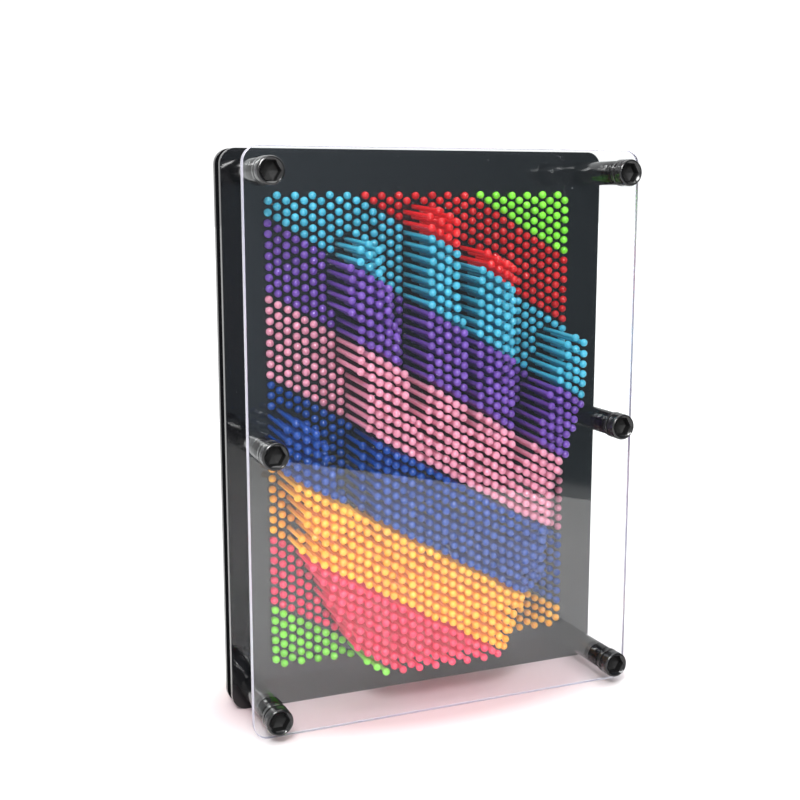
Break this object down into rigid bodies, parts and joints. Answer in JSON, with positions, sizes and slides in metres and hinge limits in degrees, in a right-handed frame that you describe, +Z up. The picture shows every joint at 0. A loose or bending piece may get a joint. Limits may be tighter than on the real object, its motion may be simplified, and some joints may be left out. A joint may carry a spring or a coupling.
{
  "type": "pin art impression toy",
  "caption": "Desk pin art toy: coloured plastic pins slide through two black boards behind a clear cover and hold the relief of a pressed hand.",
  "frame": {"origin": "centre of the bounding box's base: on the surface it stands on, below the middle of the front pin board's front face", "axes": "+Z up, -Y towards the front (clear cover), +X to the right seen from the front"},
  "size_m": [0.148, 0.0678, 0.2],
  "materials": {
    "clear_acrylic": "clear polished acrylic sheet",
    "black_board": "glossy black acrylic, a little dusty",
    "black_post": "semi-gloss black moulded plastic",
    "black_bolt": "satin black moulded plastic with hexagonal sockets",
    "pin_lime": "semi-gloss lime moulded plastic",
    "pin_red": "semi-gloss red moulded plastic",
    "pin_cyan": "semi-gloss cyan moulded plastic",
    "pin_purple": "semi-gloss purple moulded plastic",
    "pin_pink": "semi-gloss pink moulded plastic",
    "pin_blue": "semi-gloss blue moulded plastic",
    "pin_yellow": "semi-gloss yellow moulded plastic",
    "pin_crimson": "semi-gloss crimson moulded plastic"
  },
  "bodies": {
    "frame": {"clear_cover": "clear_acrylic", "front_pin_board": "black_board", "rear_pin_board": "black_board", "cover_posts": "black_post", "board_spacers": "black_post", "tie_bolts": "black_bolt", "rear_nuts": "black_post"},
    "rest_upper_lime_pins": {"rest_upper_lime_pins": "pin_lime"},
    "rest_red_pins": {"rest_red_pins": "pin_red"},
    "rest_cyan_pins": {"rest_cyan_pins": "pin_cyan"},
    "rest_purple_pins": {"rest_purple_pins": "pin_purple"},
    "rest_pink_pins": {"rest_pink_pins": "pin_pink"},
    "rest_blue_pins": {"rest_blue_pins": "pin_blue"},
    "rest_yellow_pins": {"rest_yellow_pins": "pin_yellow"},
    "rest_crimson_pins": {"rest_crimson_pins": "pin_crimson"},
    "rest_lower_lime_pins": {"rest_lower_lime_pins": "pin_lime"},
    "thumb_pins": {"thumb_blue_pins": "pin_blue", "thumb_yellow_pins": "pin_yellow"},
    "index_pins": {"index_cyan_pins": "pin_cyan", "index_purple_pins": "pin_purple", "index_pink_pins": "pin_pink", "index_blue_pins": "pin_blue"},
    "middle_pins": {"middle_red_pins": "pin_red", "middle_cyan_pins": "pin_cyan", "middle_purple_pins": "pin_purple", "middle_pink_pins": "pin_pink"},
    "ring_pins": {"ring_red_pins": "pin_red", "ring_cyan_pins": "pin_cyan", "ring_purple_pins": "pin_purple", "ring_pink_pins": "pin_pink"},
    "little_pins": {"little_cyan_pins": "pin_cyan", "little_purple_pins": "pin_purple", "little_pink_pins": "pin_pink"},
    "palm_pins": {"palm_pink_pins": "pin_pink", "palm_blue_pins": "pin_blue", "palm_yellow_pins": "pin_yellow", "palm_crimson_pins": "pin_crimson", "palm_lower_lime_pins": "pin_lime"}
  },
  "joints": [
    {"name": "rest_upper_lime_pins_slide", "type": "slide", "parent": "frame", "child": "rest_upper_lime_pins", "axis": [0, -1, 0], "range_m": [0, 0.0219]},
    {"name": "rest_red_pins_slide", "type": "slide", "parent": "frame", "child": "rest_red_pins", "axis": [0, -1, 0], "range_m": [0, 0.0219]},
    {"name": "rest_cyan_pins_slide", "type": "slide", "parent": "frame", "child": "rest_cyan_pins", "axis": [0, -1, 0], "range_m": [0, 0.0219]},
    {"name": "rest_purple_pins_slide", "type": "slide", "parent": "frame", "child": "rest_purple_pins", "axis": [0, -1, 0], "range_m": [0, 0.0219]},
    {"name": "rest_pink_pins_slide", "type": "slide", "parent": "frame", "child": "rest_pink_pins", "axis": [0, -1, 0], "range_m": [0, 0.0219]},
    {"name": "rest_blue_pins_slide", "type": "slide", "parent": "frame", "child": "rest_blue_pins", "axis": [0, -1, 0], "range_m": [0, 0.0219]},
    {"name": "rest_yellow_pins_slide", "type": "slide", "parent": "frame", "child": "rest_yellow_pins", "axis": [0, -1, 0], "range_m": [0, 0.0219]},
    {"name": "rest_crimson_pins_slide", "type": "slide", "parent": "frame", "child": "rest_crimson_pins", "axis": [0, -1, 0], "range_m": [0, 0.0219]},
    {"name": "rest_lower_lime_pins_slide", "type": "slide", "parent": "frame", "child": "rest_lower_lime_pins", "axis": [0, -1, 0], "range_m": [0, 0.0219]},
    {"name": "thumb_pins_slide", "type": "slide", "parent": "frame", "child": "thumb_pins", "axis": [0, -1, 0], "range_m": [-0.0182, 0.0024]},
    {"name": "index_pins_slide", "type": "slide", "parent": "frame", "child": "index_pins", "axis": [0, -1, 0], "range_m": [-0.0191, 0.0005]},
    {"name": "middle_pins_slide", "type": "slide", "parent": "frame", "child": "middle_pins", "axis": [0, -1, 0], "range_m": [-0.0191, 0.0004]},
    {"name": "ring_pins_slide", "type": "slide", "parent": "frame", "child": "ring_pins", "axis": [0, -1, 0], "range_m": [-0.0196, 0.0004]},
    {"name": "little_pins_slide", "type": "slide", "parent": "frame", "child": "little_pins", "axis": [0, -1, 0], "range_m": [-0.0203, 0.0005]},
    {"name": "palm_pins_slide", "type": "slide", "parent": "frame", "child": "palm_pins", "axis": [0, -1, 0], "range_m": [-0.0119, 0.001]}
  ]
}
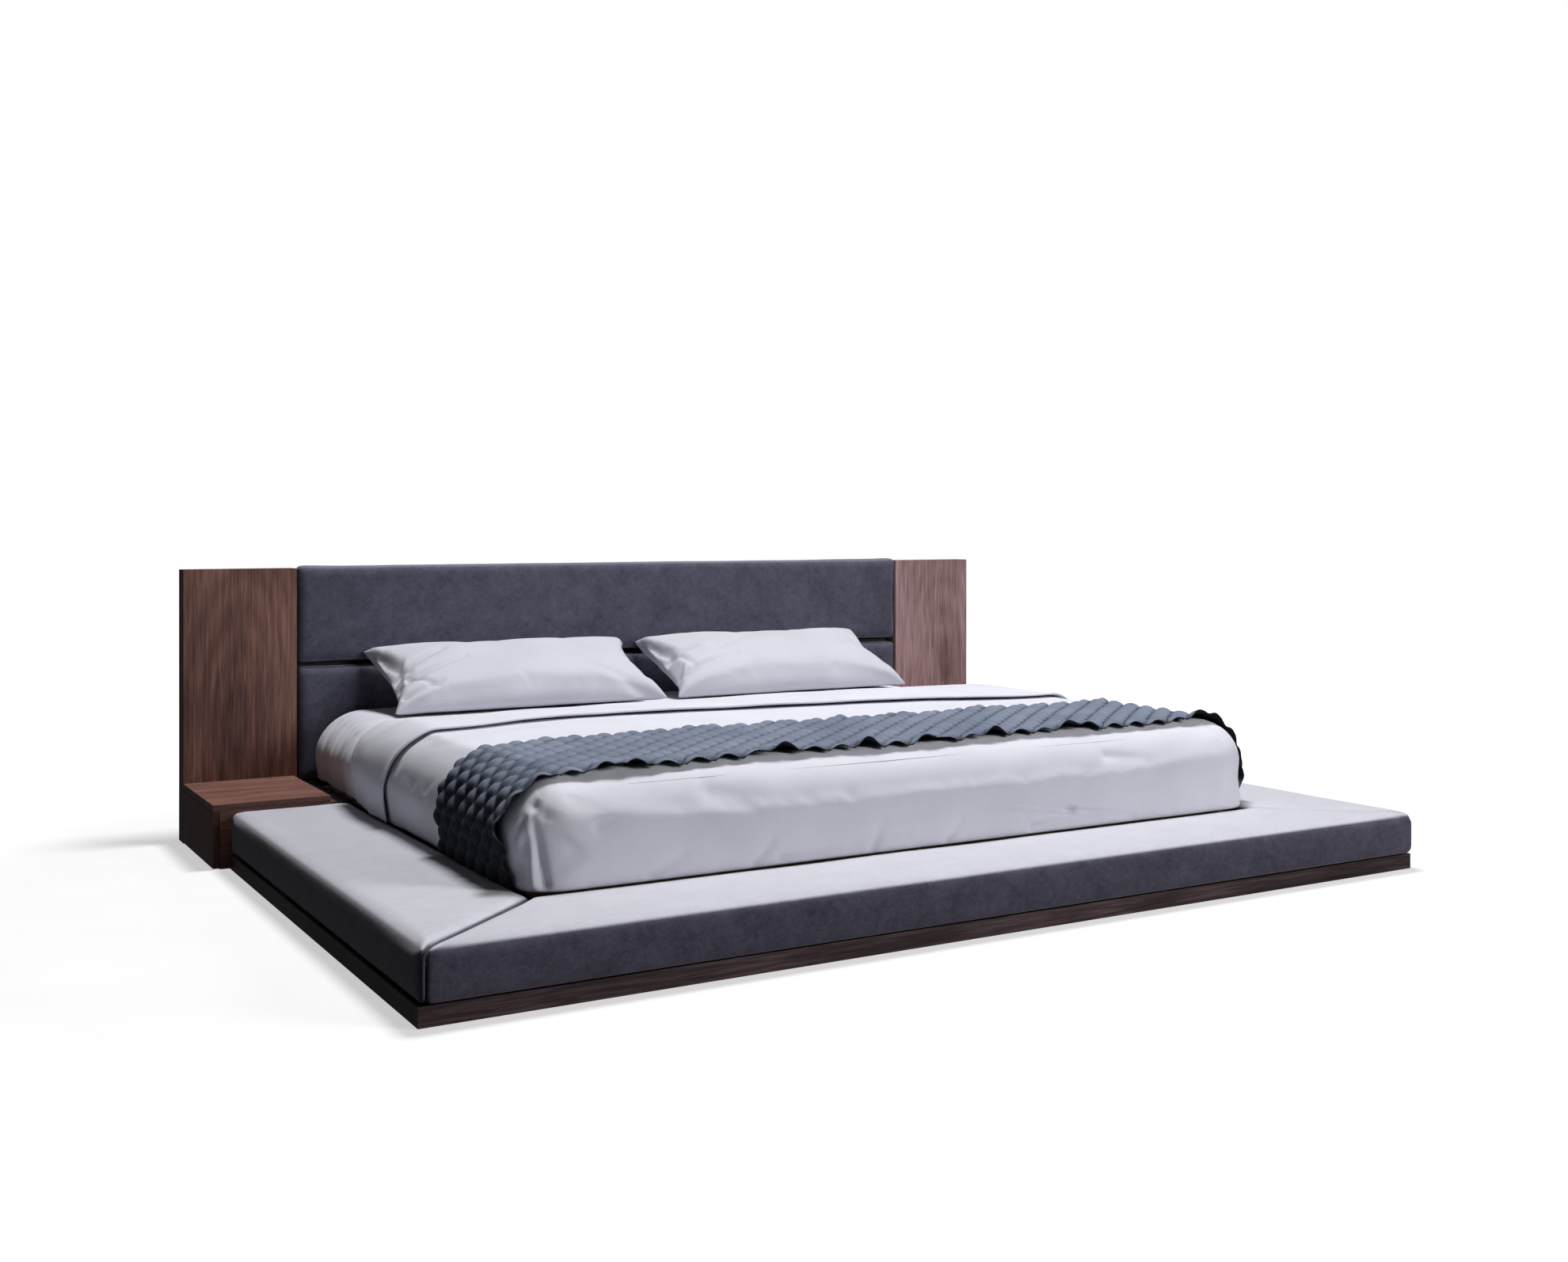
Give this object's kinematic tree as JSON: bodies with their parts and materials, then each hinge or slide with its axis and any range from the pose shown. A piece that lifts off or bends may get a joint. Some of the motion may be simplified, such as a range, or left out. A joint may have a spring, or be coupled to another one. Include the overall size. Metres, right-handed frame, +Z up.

WHAT TO PRODUCE:
Using the material above, print every entry exactly as written.

RIGHT ANSWER:
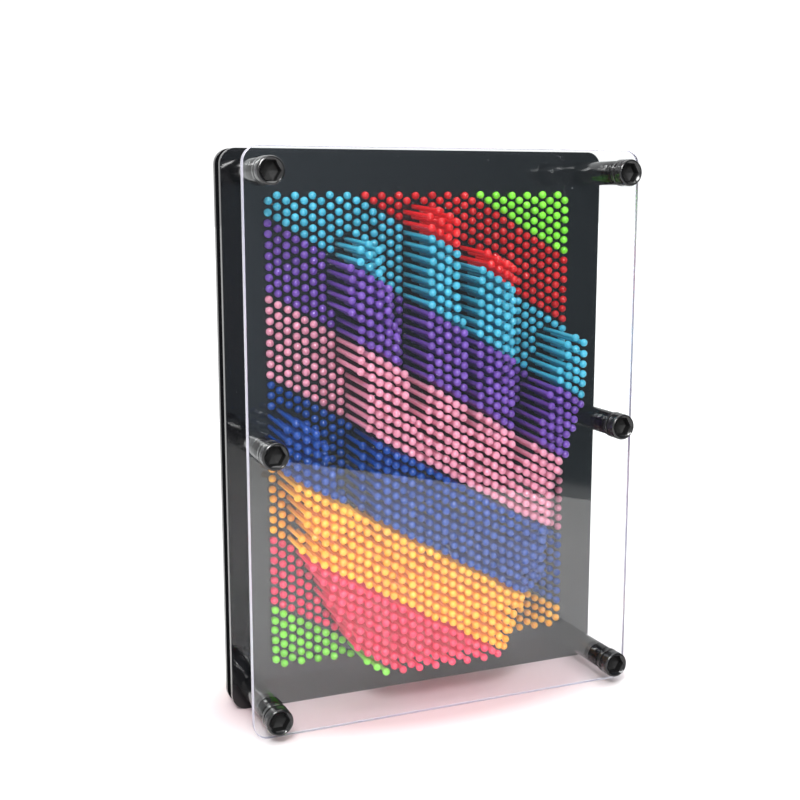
Break this object down into rigid bodies, parts and joints. Answer in JSON, with positions, sizes and slides in metres and hinge limits in degrees, in a right-handed frame that you describe, +Z up. The picture shows every joint at 0. A loose or bending piece may get a joint. Limits may be tighter than on the real object, its motion may be simplified, and some joints may be left out. A joint may carry a spring or a coupling.
{
  "type": "pin art impression toy",
  "caption": "Desk pin art toy: coloured plastic pins slide through two black boards behind a clear cover and hold the relief of a pressed hand.",
  "frame": {"origin": "centre of the bounding box's base: on the surface it stands on, below the middle of the front pin board's front face", "axes": "+Z up, -Y towards the front (clear cover), +X to the right seen from the front"},
  "size_m": [0.148, 0.0678, 0.2],
  "materials": {
    "clear_acrylic": "clear polished acrylic sheet",
    "black_board": "glossy black acrylic, a little dusty",
    "black_post": "semi-gloss black moulded plastic",
    "black_bolt": "satin black moulded plastic with hexagonal sockets",
    "pin_lime": "semi-gloss lime moulded plastic",
    "pin_red": "semi-gloss red moulded plastic",
    "pin_cyan": "semi-gloss cyan moulded plastic",
    "pin_purple": "semi-gloss purple moulded plastic",
    "pin_pink": "semi-gloss pink moulded plastic",
    "pin_blue": "semi-gloss blue moulded plastic",
    "pin_yellow": "semi-gloss yellow moulded plastic",
    "pin_crimson": "semi-gloss crimson moulded plastic"
  },
  "bodies": {
    "frame": {"clear_cover": "clear_acrylic", "front_pin_board": "black_board", "rear_pin_board": "black_board", "cover_posts": "black_post", "board_spacers": "black_post", "tie_bolts": "black_bolt", "rear_nuts": "black_post"},
    "rest_upper_lime_pins": {"rest_upper_lime_pins": "pin_lime"},
    "rest_red_pins": {"rest_red_pins": "pin_red"},
    "rest_cyan_pins": {"rest_cyan_pins": "pin_cyan"},
    "rest_purple_pins": {"rest_purple_pins": "pin_purple"},
    "rest_pink_pins": {"rest_pink_pins": "pin_pink"},
    "rest_blue_pins": {"rest_blue_pins": "pin_blue"},
    "rest_yellow_pins": {"rest_yellow_pins": "pin_yellow"},
    "rest_crimson_pins": {"rest_crimson_pins": "pin_crimson"},
    "rest_lower_lime_pins": {"rest_lower_lime_pins": "pin_lime"},
    "thumb_pins": {"thumb_blue_pins": "pin_blue", "thumb_yellow_pins": "pin_yellow"},
    "index_pins": {"index_cyan_pins": "pin_cyan", "index_purple_pins": "pin_purple", "index_pink_pins": "pin_pink", "index_blue_pins": "pin_blue"},
    "middle_pins": {"middle_red_pins": "pin_red", "middle_cyan_pins": "pin_cyan", "middle_purple_pins": "pin_purple", "middle_pink_pins": "pin_pink"},
    "ring_pins": {"ring_red_pins": "pin_red", "ring_cyan_pins": "pin_cyan", "ring_purple_pins": "pin_purple", "ring_pink_pins": "pin_pink"},
    "little_pins": {"little_cyan_pins": "pin_cyan", "little_purple_pins": "pin_purple", "little_pink_pins": "pin_pink"},
    "palm_pins": {"palm_pink_pins": "pin_pink", "palm_blue_pins": "pin_blue", "palm_yellow_pins": "pin_yellow", "palm_crimson_pins": "pin_crimson", "palm_lower_lime_pins": "pin_lime"}
  },
  "joints": [
    {"name": "rest_upper_lime_pins_slide", "type": "slide", "parent": "frame", "child": "rest_upper_lime_pins", "axis": [0, -1, 0], "range_m": [0, 0.0219]},
    {"name": "rest_red_pins_slide", "type": "slide", "parent": "frame", "child": "rest_red_pins", "axis": [0, -1, 0], "range_m": [0, 0.0219]},
    {"name": "rest_cyan_pins_slide", "type": "slide", "parent": "frame", "child": "rest_cyan_pins", "axis": [0, -1, 0], "range_m": [0, 0.0219]},
    {"name": "rest_purple_pins_slide", "type": "slide", "parent": "frame", "child": "rest_purple_pins", "axis": [0, -1, 0], "range_m": [0, 0.0219]},
    {"name": "rest_pink_pins_slide", "type": "slide", "parent": "frame", "child": "rest_pink_pins", "axis": [0, -1, 0], "range_m": [0, 0.0219]},
    {"name": "rest_blue_pins_slide", "type": "slide", "parent": "frame", "child": "rest_blue_pins", "axis": [0, -1, 0], "range_m": [0, 0.0219]},
    {"name": "rest_yellow_pins_slide", "type": "slide", "parent": "frame", "child": "rest_yellow_pins", "axis": [0, -1, 0], "range_m": [0, 0.0219]},
    {"name": "rest_crimson_pins_slide", "type": "slide", "parent": "frame", "child": "rest_crimson_pins", "axis": [0, -1, 0], "range_m": [0, 0.0219]},
    {"name": "rest_lower_lime_pins_slide", "type": "slide", "parent": "frame", "child": "rest_lower_lime_pins", "axis": [0, -1, 0], "range_m": [0, 0.0219]},
    {"name": "thumb_pins_slide", "type": "slide", "parent": "frame", "child": "thumb_pins", "axis": [0, -1, 0], "range_m": [-0.0182, 0.0024]},
    {"name": "index_pins_slide", "type": "slide", "parent": "frame", "child": "index_pins", "axis": [0, -1, 0], "range_m": [-0.0191, 0.0005]},
    {"name": "middle_pins_slide", "type": "slide", "parent": "frame", "child": "middle_pins", "axis": [0, -1, 0], "range_m": [-0.0191, 0.0004]},
    {"name": "ring_pins_slide", "type": "slide", "parent": "frame", "child": "ring_pins", "axis": [0, -1, 0], "range_m": [-0.0196, 0.0004]},
    {"name": "little_pins_slide", "type": "slide", "parent": "frame", "child": "little_pins", "axis": [0, -1, 0], "range_m": [-0.0203, 0.0005]},
    {"name": "palm_pins_slide", "type": "slide", "parent": "frame", "child": "palm_pins", "axis": [0, -1, 0], "range_m": [-0.0119, 0.001]}
  ]
}
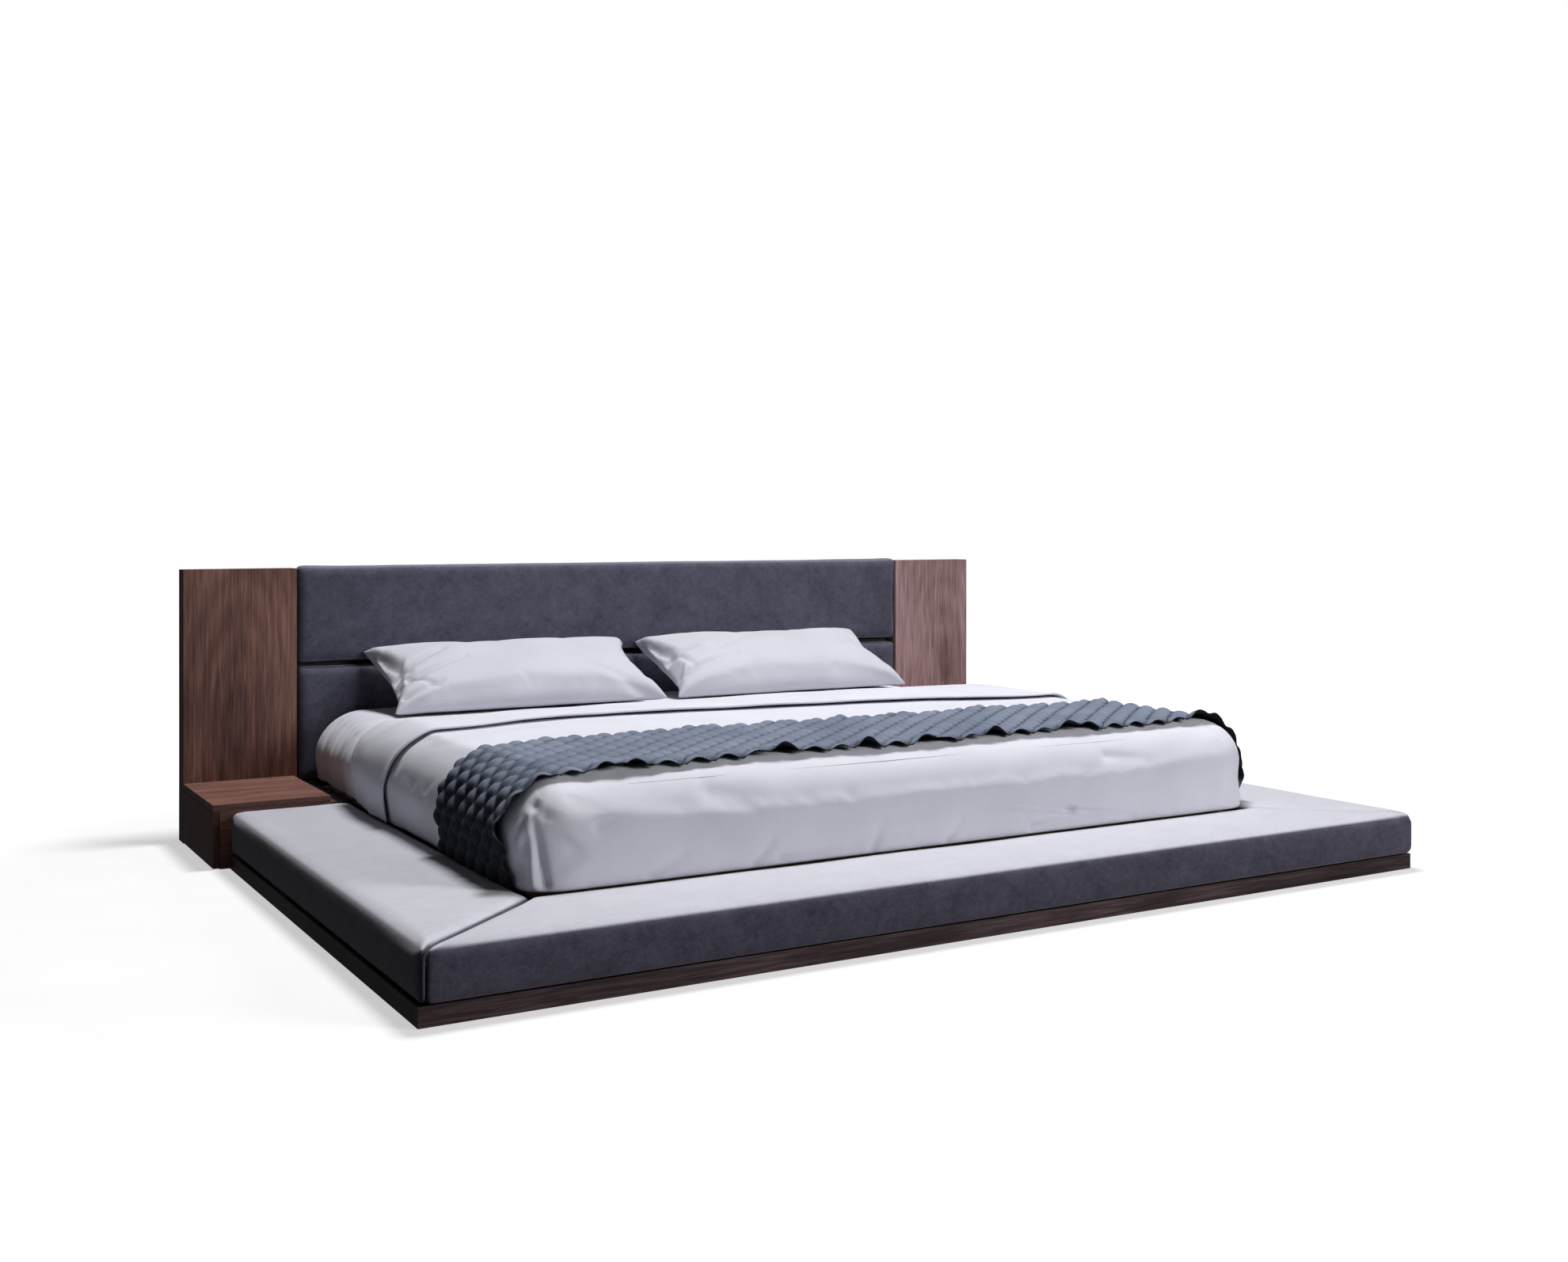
Give this object's kinematic tree as JSON: bodies with their parts and materials, then each hinge or slide with its axis and any range from the pose shown. A piece that lifts off or bends may get a joint. Some of the motion may be simplified, such as a range, or left out. A joint may have a spring, or be coupled to another one. Include the overall size. Metres, right-handed frame, +Z up.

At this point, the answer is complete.